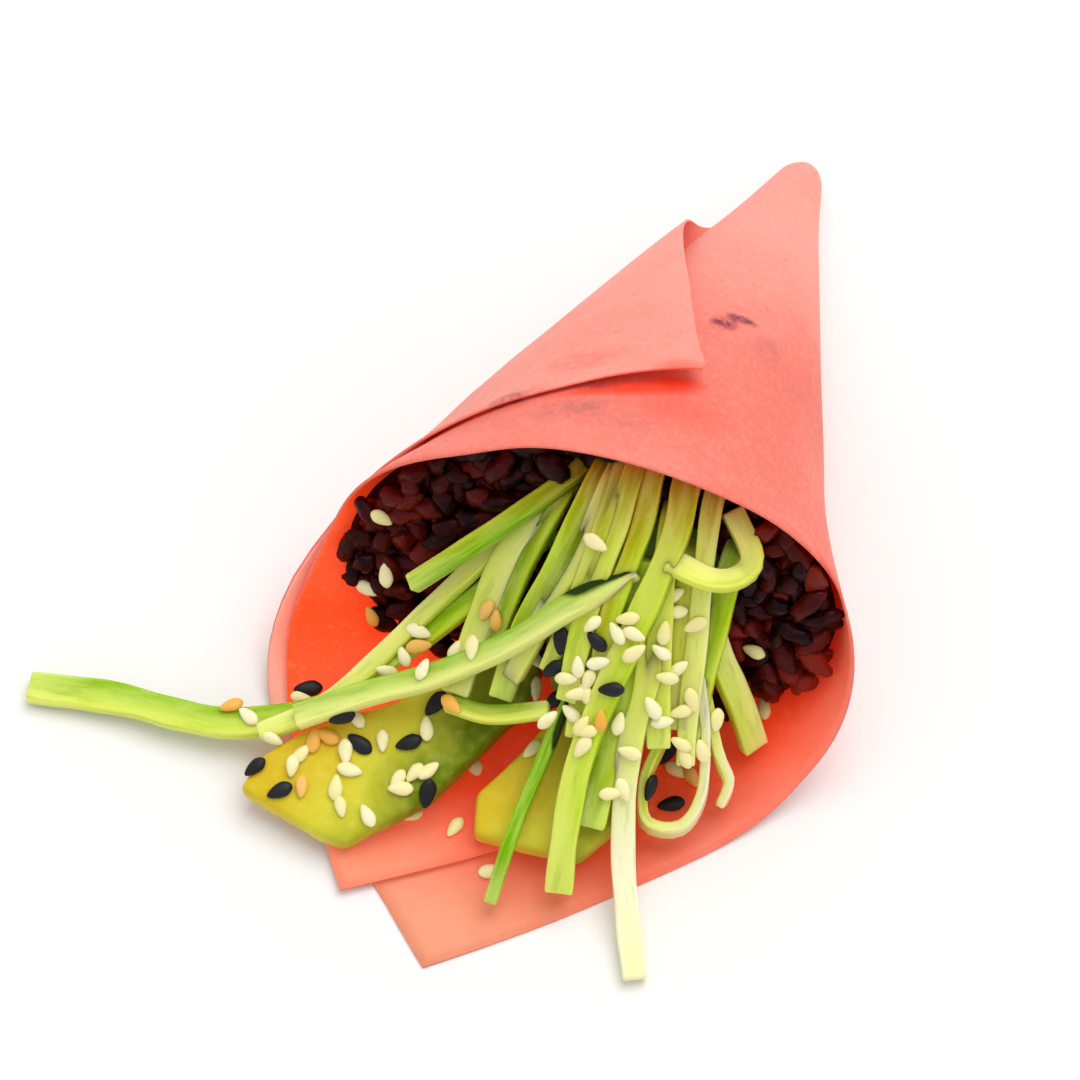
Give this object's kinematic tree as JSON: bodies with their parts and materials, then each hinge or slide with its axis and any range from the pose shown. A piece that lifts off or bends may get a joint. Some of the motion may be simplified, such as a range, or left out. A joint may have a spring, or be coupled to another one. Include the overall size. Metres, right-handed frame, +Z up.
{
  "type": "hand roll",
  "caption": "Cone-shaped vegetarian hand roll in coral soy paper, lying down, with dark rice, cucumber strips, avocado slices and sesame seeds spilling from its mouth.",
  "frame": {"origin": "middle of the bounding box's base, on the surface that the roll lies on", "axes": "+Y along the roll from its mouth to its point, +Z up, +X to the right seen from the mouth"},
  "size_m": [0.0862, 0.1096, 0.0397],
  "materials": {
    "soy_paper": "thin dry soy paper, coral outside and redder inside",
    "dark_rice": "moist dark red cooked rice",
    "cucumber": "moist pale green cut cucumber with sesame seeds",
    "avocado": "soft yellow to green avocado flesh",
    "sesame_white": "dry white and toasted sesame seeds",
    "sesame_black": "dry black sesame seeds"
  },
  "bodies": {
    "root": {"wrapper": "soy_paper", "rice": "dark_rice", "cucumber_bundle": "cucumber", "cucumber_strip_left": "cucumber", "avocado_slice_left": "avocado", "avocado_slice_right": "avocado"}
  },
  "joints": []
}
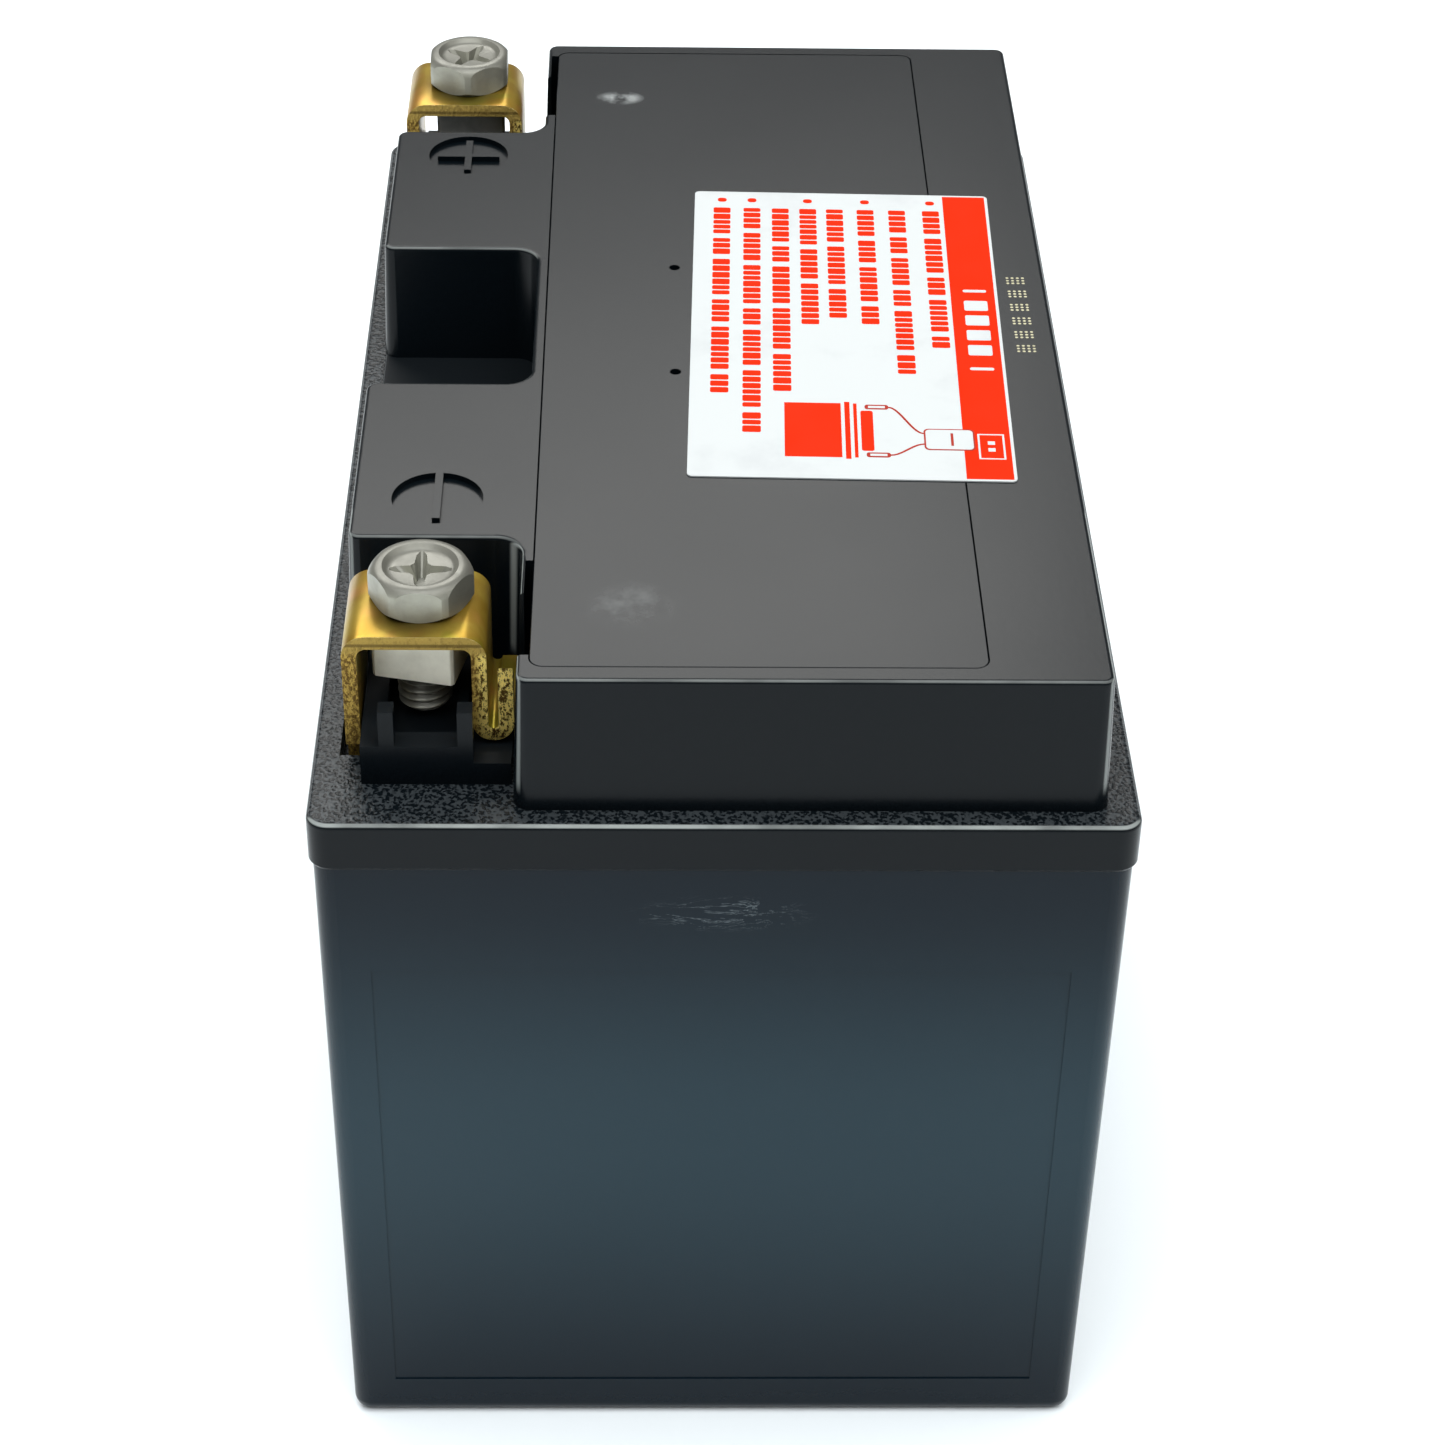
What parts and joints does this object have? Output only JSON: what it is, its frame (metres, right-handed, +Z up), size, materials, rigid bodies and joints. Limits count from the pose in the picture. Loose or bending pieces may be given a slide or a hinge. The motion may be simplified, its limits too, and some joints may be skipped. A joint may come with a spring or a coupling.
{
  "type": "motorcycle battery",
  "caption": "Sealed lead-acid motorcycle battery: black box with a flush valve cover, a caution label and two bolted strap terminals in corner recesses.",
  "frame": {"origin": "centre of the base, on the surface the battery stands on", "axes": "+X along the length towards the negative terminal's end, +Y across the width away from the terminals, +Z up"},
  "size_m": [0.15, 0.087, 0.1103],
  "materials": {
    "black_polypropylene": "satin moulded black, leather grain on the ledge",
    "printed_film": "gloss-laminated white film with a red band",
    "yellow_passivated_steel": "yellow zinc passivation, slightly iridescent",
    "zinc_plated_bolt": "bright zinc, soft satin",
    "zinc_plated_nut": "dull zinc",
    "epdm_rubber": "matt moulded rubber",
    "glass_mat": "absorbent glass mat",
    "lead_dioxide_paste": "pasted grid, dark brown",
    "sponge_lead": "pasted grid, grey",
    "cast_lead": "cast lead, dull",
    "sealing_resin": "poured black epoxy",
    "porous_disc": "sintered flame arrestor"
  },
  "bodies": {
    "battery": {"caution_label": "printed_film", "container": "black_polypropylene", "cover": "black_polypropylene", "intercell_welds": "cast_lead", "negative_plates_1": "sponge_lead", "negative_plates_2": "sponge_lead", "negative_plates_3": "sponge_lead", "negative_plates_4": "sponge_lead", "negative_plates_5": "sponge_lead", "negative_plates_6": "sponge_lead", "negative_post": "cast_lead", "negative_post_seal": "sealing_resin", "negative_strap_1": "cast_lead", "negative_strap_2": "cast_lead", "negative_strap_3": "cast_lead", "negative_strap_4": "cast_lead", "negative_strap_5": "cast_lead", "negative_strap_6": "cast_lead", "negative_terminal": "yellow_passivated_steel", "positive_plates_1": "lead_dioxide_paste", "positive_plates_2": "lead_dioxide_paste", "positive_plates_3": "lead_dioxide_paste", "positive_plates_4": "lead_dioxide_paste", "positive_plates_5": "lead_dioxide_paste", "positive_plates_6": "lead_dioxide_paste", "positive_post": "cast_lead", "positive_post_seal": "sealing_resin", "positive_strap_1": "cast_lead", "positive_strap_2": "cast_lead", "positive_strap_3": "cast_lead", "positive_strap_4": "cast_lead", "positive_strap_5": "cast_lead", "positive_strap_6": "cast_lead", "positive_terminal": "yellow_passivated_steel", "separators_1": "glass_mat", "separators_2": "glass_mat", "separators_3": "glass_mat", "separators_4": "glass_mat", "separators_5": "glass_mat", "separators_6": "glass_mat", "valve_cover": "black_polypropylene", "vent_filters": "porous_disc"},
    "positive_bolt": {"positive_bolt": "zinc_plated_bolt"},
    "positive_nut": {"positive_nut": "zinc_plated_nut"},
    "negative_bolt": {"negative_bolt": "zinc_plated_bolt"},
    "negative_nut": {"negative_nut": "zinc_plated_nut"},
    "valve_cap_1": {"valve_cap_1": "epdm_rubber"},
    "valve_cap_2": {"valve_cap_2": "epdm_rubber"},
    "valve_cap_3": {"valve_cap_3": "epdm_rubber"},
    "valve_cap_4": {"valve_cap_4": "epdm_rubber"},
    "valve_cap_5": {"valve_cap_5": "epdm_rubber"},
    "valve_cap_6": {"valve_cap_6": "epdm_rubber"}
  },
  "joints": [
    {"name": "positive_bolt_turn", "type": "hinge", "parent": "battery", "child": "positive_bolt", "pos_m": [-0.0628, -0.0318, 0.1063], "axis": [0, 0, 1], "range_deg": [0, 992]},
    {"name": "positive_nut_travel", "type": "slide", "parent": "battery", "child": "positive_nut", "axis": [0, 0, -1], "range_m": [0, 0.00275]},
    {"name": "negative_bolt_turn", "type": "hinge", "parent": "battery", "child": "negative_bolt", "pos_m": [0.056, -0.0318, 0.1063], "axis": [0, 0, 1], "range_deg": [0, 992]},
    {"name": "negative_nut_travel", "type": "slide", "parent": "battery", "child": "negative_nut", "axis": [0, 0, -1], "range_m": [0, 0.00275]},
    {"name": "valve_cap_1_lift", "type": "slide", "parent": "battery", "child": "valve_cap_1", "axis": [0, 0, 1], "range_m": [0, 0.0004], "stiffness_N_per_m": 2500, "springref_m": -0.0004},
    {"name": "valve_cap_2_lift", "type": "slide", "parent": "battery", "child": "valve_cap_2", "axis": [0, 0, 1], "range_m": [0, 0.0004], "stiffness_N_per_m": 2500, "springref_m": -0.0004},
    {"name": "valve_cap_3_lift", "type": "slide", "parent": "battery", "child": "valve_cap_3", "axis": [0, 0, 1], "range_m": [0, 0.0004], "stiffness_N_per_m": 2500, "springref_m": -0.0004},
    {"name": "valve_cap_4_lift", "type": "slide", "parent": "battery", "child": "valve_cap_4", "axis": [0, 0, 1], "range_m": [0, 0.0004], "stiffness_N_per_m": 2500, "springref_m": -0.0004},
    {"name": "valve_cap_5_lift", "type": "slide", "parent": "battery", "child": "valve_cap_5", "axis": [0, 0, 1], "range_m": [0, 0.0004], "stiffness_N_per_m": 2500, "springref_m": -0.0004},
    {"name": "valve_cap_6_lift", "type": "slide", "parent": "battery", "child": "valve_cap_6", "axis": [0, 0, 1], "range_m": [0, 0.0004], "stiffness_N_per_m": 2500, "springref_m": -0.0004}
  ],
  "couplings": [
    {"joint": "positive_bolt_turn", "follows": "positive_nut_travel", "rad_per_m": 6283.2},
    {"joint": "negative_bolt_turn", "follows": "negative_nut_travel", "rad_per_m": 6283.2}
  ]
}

++++++++

SET EXERCISE :: Extract the listing in its entirety, matching it exactly.

WRITTEN SOLUTION ::
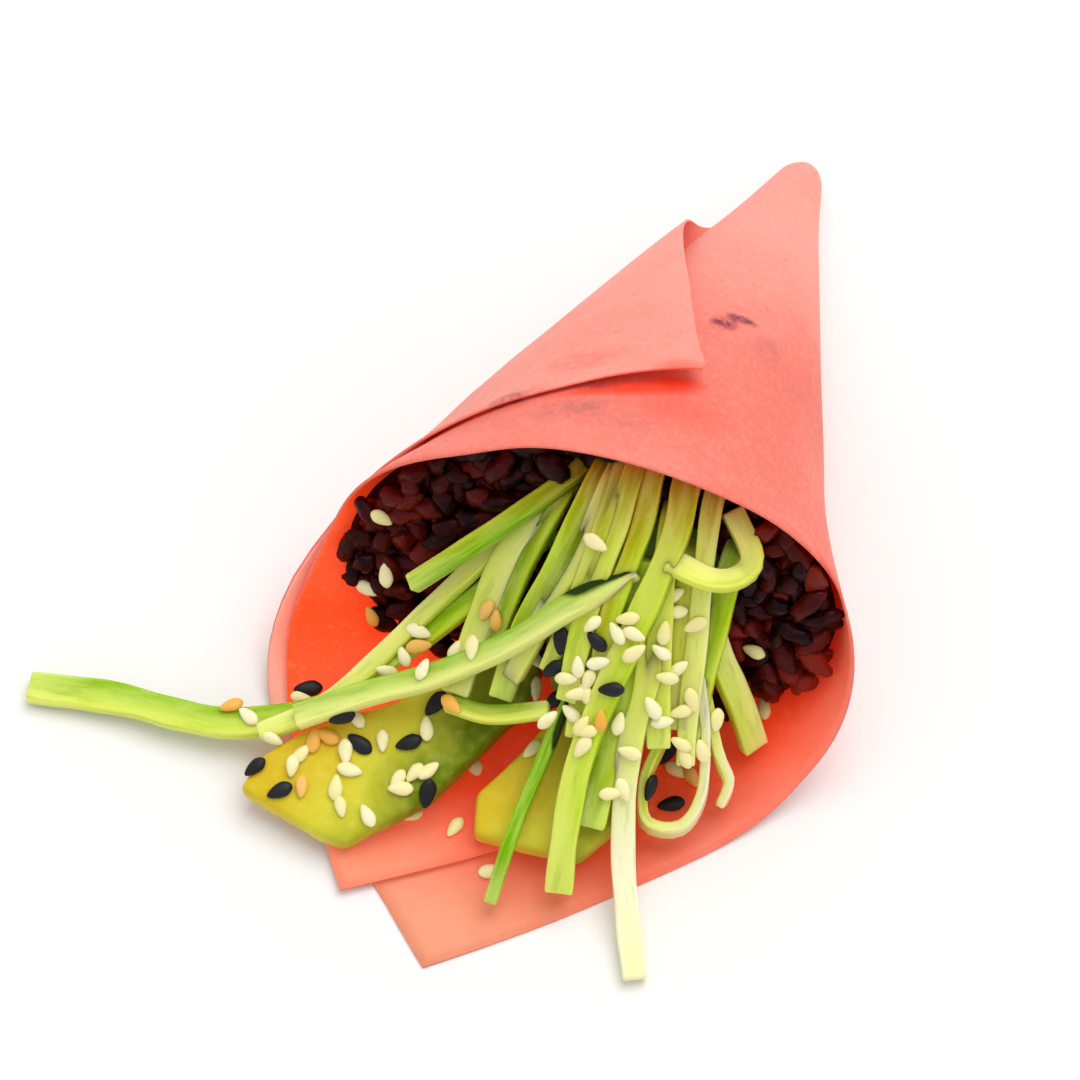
Give this object's kinematic tree as JSON: bodies with their parts and materials, then each hinge or slide with its axis and any range from the pose shown. A piece that lifts off or bends may get a joint. Some of the motion may be simplified, such as a range, or left out. A joint may have a spring, or be coupled to another one. Include the overall size. Metres, right-handed frame, +Z up.
{
  "type": "hand roll",
  "caption": "Cone-shaped vegetarian hand roll in coral soy paper, lying down, with dark rice, cucumber strips, avocado slices and sesame seeds spilling from its mouth.",
  "frame": {"origin": "middle of the bounding box's base, on the surface that the roll lies on", "axes": "+Y along the roll from its mouth to its point, +Z up, +X to the right seen from the mouth"},
  "size_m": [0.0862, 0.1096, 0.0397],
  "materials": {
    "soy_paper": "thin dry soy paper, coral outside and redder inside",
    "dark_rice": "moist dark red cooked rice",
    "cucumber": "moist pale green cut cucumber with sesame seeds",
    "avocado": "soft yellow to green avocado flesh",
    "sesame_white": "dry white and toasted sesame seeds",
    "sesame_black": "dry black sesame seeds"
  },
  "bodies": {
    "root": {"wrapper": "soy_paper", "rice": "dark_rice", "cucumber_bundle": "cucumber", "cucumber_strip_left": "cucumber", "avocado_slice_left": "avocado", "avocado_slice_right": "avocado"}
  },
  "joints": []
}
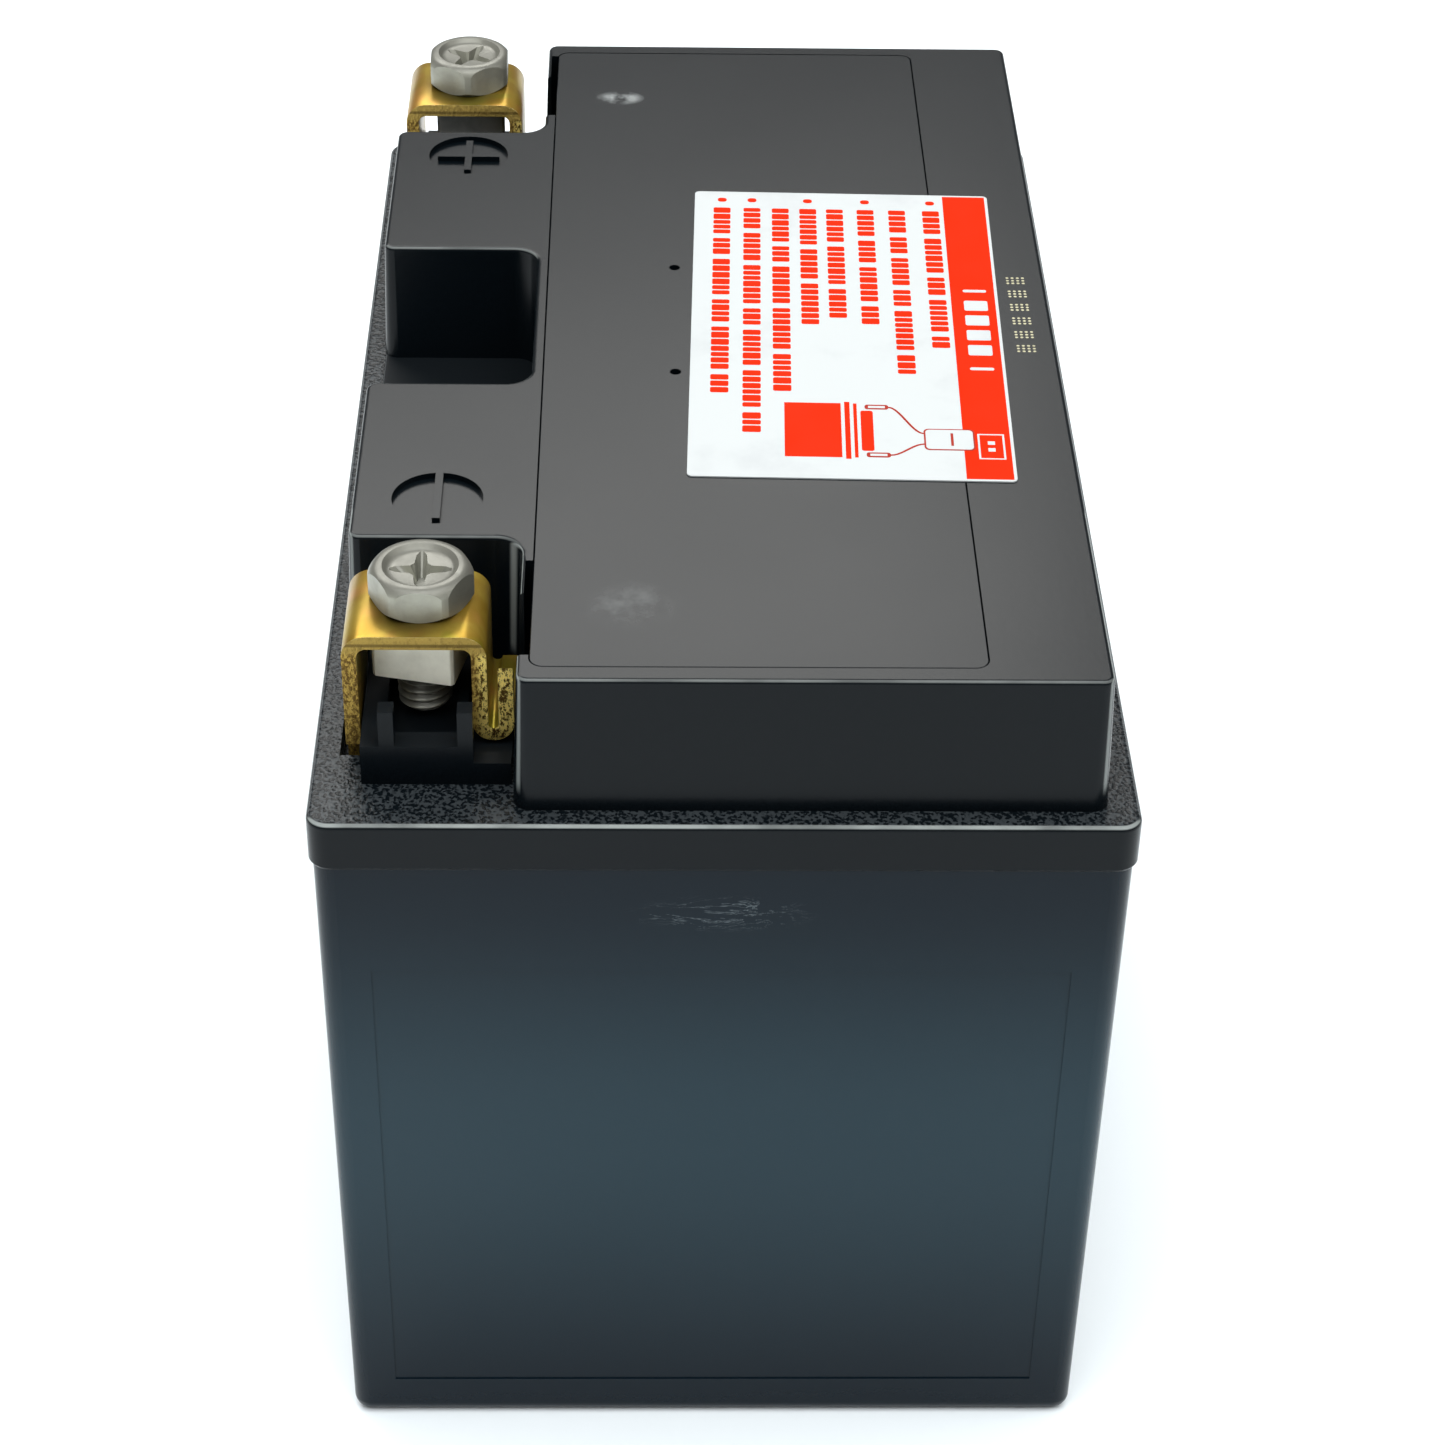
What parts and joints does this object have? Output only JSON: what it is, its frame (metres, right-handed, +Z up), size, materials, rigid bodies and joints. Limits count from the pose in the picture. Loose or bending pieces may be given a slide or a hinge. The motion may be simplified, its limits too, and some joints may be skipped. A joint may come with a spring or a coupling.
{
  "type": "motorcycle battery",
  "caption": "Sealed lead-acid motorcycle battery: black box with a flush valve cover, a caution label and two bolted strap terminals in corner recesses.",
  "frame": {"origin": "centre of the base, on the surface the battery stands on", "axes": "+X along the length towards the negative terminal's end, +Y across the width away from the terminals, +Z up"},
  "size_m": [0.15, 0.087, 0.1103],
  "materials": {
    "black_polypropylene": "satin moulded black, leather grain on the ledge",
    "printed_film": "gloss-laminated white film with a red band",
    "yellow_passivated_steel": "yellow zinc passivation, slightly iridescent",
    "zinc_plated_bolt": "bright zinc, soft satin",
    "zinc_plated_nut": "dull zinc",
    "epdm_rubber": "matt moulded rubber",
    "glass_mat": "absorbent glass mat",
    "lead_dioxide_paste": "pasted grid, dark brown",
    "sponge_lead": "pasted grid, grey",
    "cast_lead": "cast lead, dull",
    "sealing_resin": "poured black epoxy",
    "porous_disc": "sintered flame arrestor"
  },
  "bodies": {
    "battery": {"caution_label": "printed_film", "container": "black_polypropylene", "cover": "black_polypropylene", "intercell_welds": "cast_lead", "negative_plates_1": "sponge_lead", "negative_plates_2": "sponge_lead", "negative_plates_3": "sponge_lead", "negative_plates_4": "sponge_lead", "negative_plates_5": "sponge_lead", "negative_plates_6": "sponge_lead", "negative_post": "cast_lead", "negative_post_seal": "sealing_resin", "negative_strap_1": "cast_lead", "negative_strap_2": "cast_lead", "negative_strap_3": "cast_lead", "negative_strap_4": "cast_lead", "negative_strap_5": "cast_lead", "negative_strap_6": "cast_lead", "negative_terminal": "yellow_passivated_steel", "positive_plates_1": "lead_dioxide_paste", "positive_plates_2": "lead_dioxide_paste", "positive_plates_3": "lead_dioxide_paste", "positive_plates_4": "lead_dioxide_paste", "positive_plates_5": "lead_dioxide_paste", "positive_plates_6": "lead_dioxide_paste", "positive_post": "cast_lead", "positive_post_seal": "sealing_resin", "positive_strap_1": "cast_lead", "positive_strap_2": "cast_lead", "positive_strap_3": "cast_lead", "positive_strap_4": "cast_lead", "positive_strap_5": "cast_lead", "positive_strap_6": "cast_lead", "positive_terminal": "yellow_passivated_steel", "separators_1": "glass_mat", "separators_2": "glass_mat", "separators_3": "glass_mat", "separators_4": "glass_mat", "separators_5": "glass_mat", "separators_6": "glass_mat", "valve_cover": "black_polypropylene", "vent_filters": "porous_disc"},
    "positive_bolt": {"positive_bolt": "zinc_plated_bolt"},
    "positive_nut": {"positive_nut": "zinc_plated_nut"},
    "negative_bolt": {"negative_bolt": "zinc_plated_bolt"},
    "negative_nut": {"negative_nut": "zinc_plated_nut"},
    "valve_cap_1": {"valve_cap_1": "epdm_rubber"},
    "valve_cap_2": {"valve_cap_2": "epdm_rubber"},
    "valve_cap_3": {"valve_cap_3": "epdm_rubber"},
    "valve_cap_4": {"valve_cap_4": "epdm_rubber"},
    "valve_cap_5": {"valve_cap_5": "epdm_rubber"},
    "valve_cap_6": {"valve_cap_6": "epdm_rubber"}
  },
  "joints": [
    {"name": "positive_bolt_turn", "type": "hinge", "parent": "battery", "child": "positive_bolt", "pos_m": [-0.0628, -0.0318, 0.1063], "axis": [0, 0, 1], "range_deg": [0, 992]},
    {"name": "positive_nut_travel", "type": "slide", "parent": "battery", "child": "positive_nut", "axis": [0, 0, -1], "range_m": [0, 0.00275]},
    {"name": "negative_bolt_turn", "type": "hinge", "parent": "battery", "child": "negative_bolt", "pos_m": [0.056, -0.0318, 0.1063], "axis": [0, 0, 1], "range_deg": [0, 992]},
    {"name": "negative_nut_travel", "type": "slide", "parent": "battery", "child": "negative_nut", "axis": [0, 0, -1], "range_m": [0, 0.00275]},
    {"name": "valve_cap_1_lift", "type": "slide", "parent": "battery", "child": "valve_cap_1", "axis": [0, 0, 1], "range_m": [0, 0.0004], "stiffness_N_per_m": 2500, "springref_m": -0.0004},
    {"name": "valve_cap_2_lift", "type": "slide", "parent": "battery", "child": "valve_cap_2", "axis": [0, 0, 1], "range_m": [0, 0.0004], "stiffness_N_per_m": 2500, "springref_m": -0.0004},
    {"name": "valve_cap_3_lift", "type": "slide", "parent": "battery", "child": "valve_cap_3", "axis": [0, 0, 1], "range_m": [0, 0.0004], "stiffness_N_per_m": 2500, "springref_m": -0.0004},
    {"name": "valve_cap_4_lift", "type": "slide", "parent": "battery", "child": "valve_cap_4", "axis": [0, 0, 1], "range_m": [0, 0.0004], "stiffness_N_per_m": 2500, "springref_m": -0.0004},
    {"name": "valve_cap_5_lift", "type": "slide", "parent": "battery", "child": "valve_cap_5", "axis": [0, 0, 1], "range_m": [0, 0.0004], "stiffness_N_per_m": 2500, "springref_m": -0.0004},
    {"name": "valve_cap_6_lift", "type": "slide", "parent": "battery", "child": "valve_cap_6", "axis": [0, 0, 1], "range_m": [0, 0.0004], "stiffness_N_per_m": 2500, "springref_m": -0.0004}
  ],
  "couplings": [
    {"joint": "positive_bolt_turn", "follows": "positive_nut_travel", "rad_per_m": 6283.2},
    {"joint": "negative_bolt_turn", "follows": "negative_nut_travel", "rad_per_m": 6283.2}
  ]
}